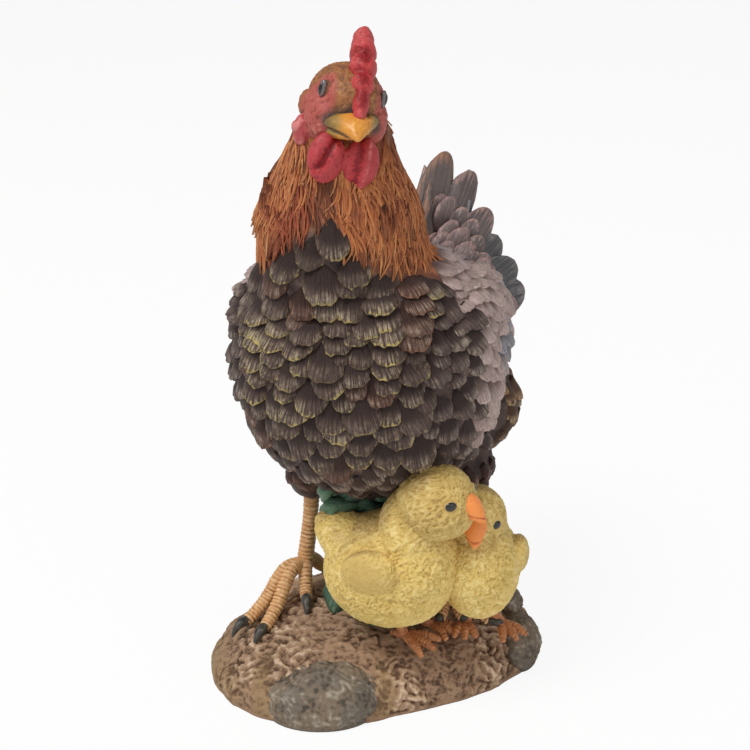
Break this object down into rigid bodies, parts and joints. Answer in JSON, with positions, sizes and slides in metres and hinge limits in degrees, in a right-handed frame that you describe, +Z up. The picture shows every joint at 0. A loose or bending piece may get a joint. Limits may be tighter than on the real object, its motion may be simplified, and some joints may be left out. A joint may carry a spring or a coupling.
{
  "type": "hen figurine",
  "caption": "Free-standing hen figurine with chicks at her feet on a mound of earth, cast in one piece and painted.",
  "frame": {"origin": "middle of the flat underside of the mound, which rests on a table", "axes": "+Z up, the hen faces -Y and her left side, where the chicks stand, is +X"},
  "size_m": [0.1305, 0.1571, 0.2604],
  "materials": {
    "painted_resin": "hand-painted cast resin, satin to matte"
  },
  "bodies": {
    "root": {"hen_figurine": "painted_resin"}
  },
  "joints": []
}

========

Copy out each line exactly as written.

- [Task solution]
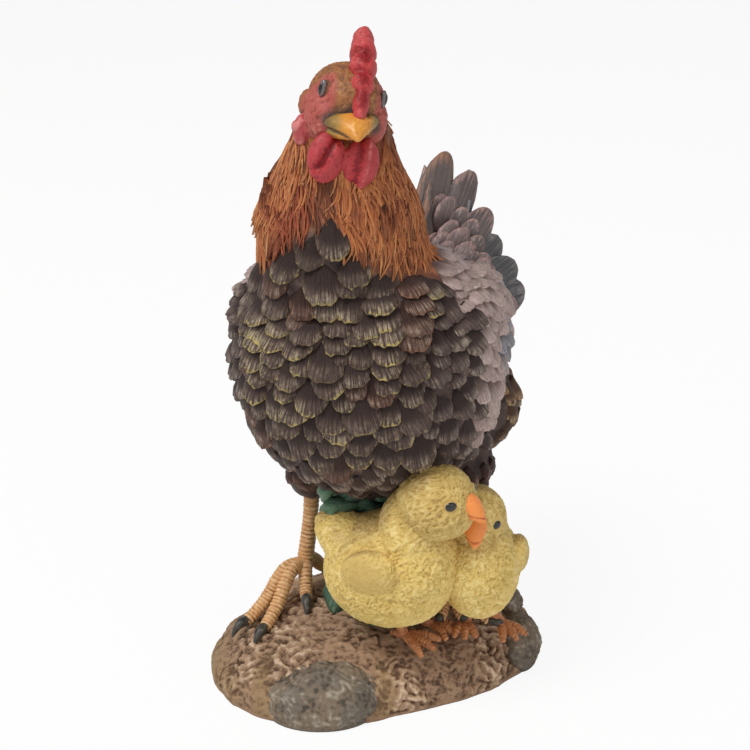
Break this object down into rigid bodies, parts and joints. Answer in JSON, with positions, sizes and slides in metres and hinge limits in degrees, in a right-handed frame that you describe, +Z up. The picture shows every joint at 0. A loose or bending piece may get a joint. Limits may be tighter than on the real object, its motion may be simplified, and some joints may be left out. A joint may carry a spring or a coupling.
{
  "type": "hen figurine",
  "caption": "Free-standing hen figurine with chicks at her feet on a mound of earth, cast in one piece and painted.",
  "frame": {"origin": "middle of the flat underside of the mound, which rests on a table", "axes": "+Z up, the hen faces -Y and her left side, where the chicks stand, is +X"},
  "size_m": [0.1305, 0.1571, 0.2604],
  "materials": {
    "painted_resin": "hand-painted cast resin, satin to matte"
  },
  "bodies": {
    "root": {"hen_figurine": "painted_resin"}
  },
  "joints": []
}